Similarly, a class action Section 1 complaint has been filed against Guitar Center and the National Association of Music Merchants in the Northern District of Illinois.  In that complaint, which relies heavily on the FTC Section 5 complaint, consent order and press releases throughout, the plaintiff alleges that defendants’ minimum advertised pricing (MAP) policies resulted in collusion and higher prices.

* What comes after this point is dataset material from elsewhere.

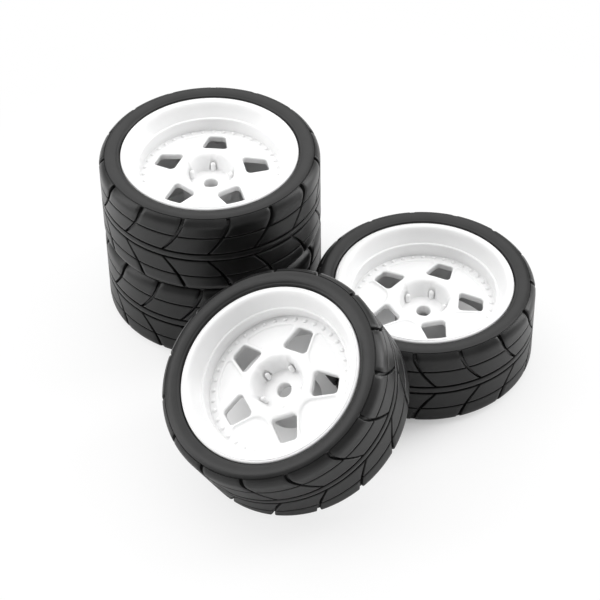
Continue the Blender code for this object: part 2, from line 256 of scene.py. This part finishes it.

The fact that Section 5 judgments do not automatically result in liability under Sherman Act Section 1 or 2 in federal court makes these follow-ons different in at least some important ways from the state CPAs, where at least in principle, liability is automatic.  However, the debate over whether Section 5 consents are free of collateral consequences doesn’t turn on automatic liability.  Rather, the debate is over whether and to what extent Section 5 consents and judgments generate collateral consequences in the form of follow-ons that can lead to the same treble damages actions that generate the concerns about socially costly false positives in the Section 2 setting.  All parties apparently agree that the the Supreme Court’s jurisprudence reacting to the problem of false positives is a sound and rational approach.   The two federal court cases revealed by a few Google searches, combined with the possibility of state CPA actions which have the advantage of multiplied damages along with automatic liability, suggests that we are not talking about unicorns here. The ratio of theory to evidence in the policy discussion of error costs and Section 5 is greater than optimal.  But the claim that the Commission’s expanded vision of Section 5 is free of those concerns should be subjected to more rigorous empirical testing before accepted as a sound basis for competition policy.